As told to Femi
We hope for easy lives. But life doesn’t always go the way the wish. I spoke to Balo*, a an educational program advisor. We talked about fending for his family when he lost his father and a culture that does now allow men to grieve. We had an interesting chat.
My dad died when I was 16, and everything changed. He passed after a prolonged illness. We’re not quite sure what it was, but he was diabetic. It had been just one month since I resumed university when I received the call to come home. I cried for days but people didn’t let me grieve, constantly urging me to be strong because I was now the man of the house and I had to be strong for my mother and sisters.
He was a government official and we were doing well. He enrolled me in one of the most expensive universities in Nigeria just before he died. I knew him as a protector and provider whom no responsibility was too heavy for. We weren’t very close but I know if he had lived long enough, we would have been buddies. My mother was distraught and slipped into a deep depression because my dad was the sole provider. She was a housewife and it wasn’t until after he died that she tried to get a job.
I was the oldest child. I had two younger sisters who were still in primary school. I wanted to drop out of school because I knew my mother would be unable to keep up with four years of tuition, alongside my siblings’ school fees. However, she made me promise her never to drop out, no matter the circumstances. She intended to collect loans to keep up with my tuition. She asked for loans from almost everyone we knew, including my dad’s friends. They all turned her down. They were worried that people would think they were having an affair with my mother if they gave her money. I’m not sure what she had in mind for handling our finances, seeing as she had no job, but I promised her anyway.
My mom had some money saved up and opened a provisions store but the proceeds weren’t making a dent in our expenses. My dad also left behind a bar which he started up shortly before he died, but it was barely profitable. As the firstborn, I knew I had to step up and fill my dad’s shoes even though I had no idea how.
After the burial, I went back to school. But my sisters had to stop school for a while. I found that I was unable to study and writing exams were difficult, due to the grief of losing my dad and the troubles on the homefront. To avoid flunking out of school, I decided to attend and focus on classes. I also made the acquaintance of my lecturers and HODs.
In my second year, I met Mr Subomi*, a lecturer in my department. He thought I was a smart guy and pitied my condition. He started to give me past questions, areas of concentration and potential questions. My grades improved, and I was doing okay.

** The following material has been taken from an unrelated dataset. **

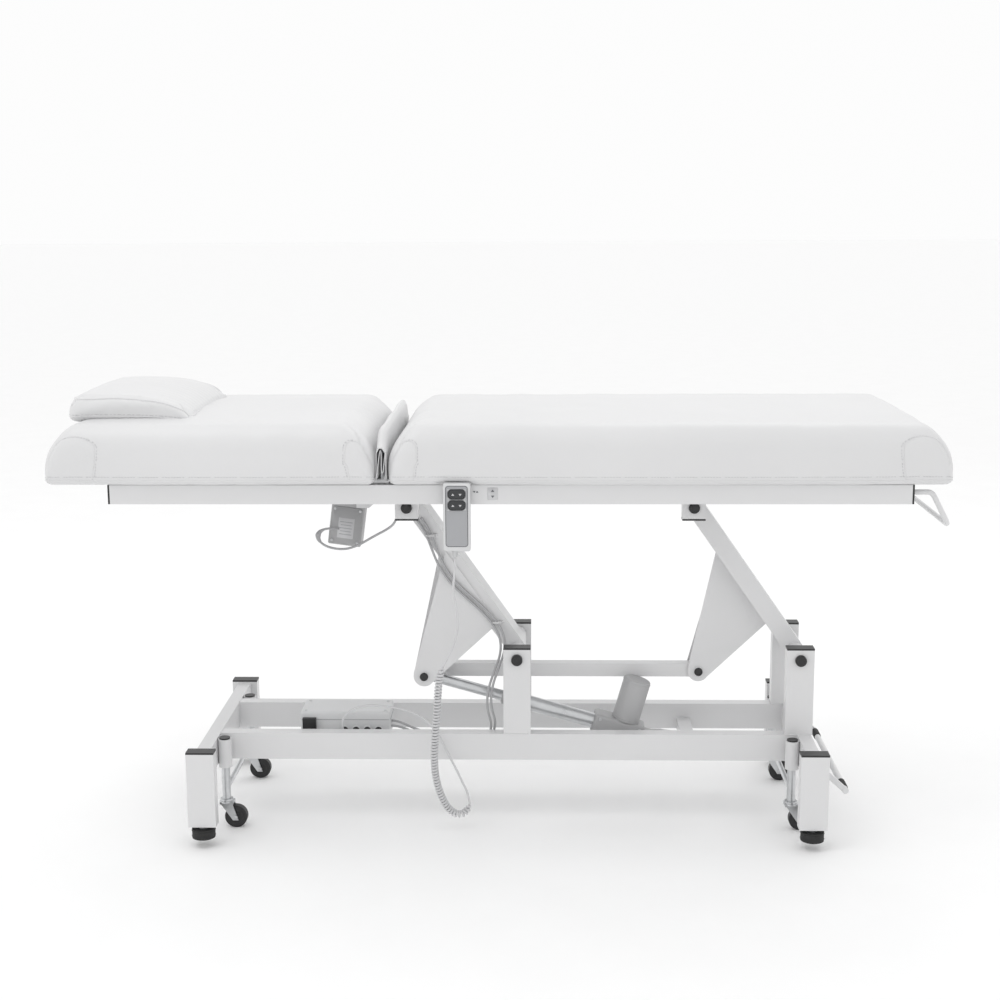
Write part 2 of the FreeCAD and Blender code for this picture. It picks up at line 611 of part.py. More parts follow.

I knew my mom could not keep up with my school fees. I needed to figure out a way to make some money. I had the idea to use the tips I was getting from my lecturer to draw up potential exam questions and sell these to my classmates. The questions were usually 80% correct. My school had a lot of rich kids who didn’t want to study, so my exam selling business flourished. With this money, I was able to pay my own school fees, send money home for my sister’s school fees and also some money for my mom to invest in the bar business. Even with all the money I was making, I didn’t have a lot of extra money lying around after settling my school fees and my family’s needs.
I sold exam questions for the rest of my stay in school. Mr Subomi would supply me with areas to concentrate on, and I would draft them into potential questions, sell them to my classmates and give him a share of the profit. There were times when I couldn’t make school fees because Mr Subomi would too be scared to pass me exam tips because school inspectors were monitoring the faculty closely. I had to beg for an extension. My dad’s friends ghosted us except for one of them who chipped in from time to time.
Eventually, I grew the bar into a hotel from what I made from selling exam questions and what I made from the bar itself. My family no longer had to rely on handouts. I could also put my younger sisters through school and that made me really happy and take care of their needs.
My examination question-selling business rounded up when I graduated. I did not attend my convocation ceremony. Ridden with guilt, I could not bring myself to collect a certificate I obtained doing what I did. If I faced the same circumstances, knowing what I know now, I would take a different path. However, I’m no longer plagued by that feeling. I did what I had to do for my family.
Now, I work for an international academic organisation. It’s a remote job that allows me to run my farm and the hotel.
I’m not where I want to be yet, because most of the money I make goes into paying my sisters’ school fees and other expenses, but I’m certain I’ll get there someday.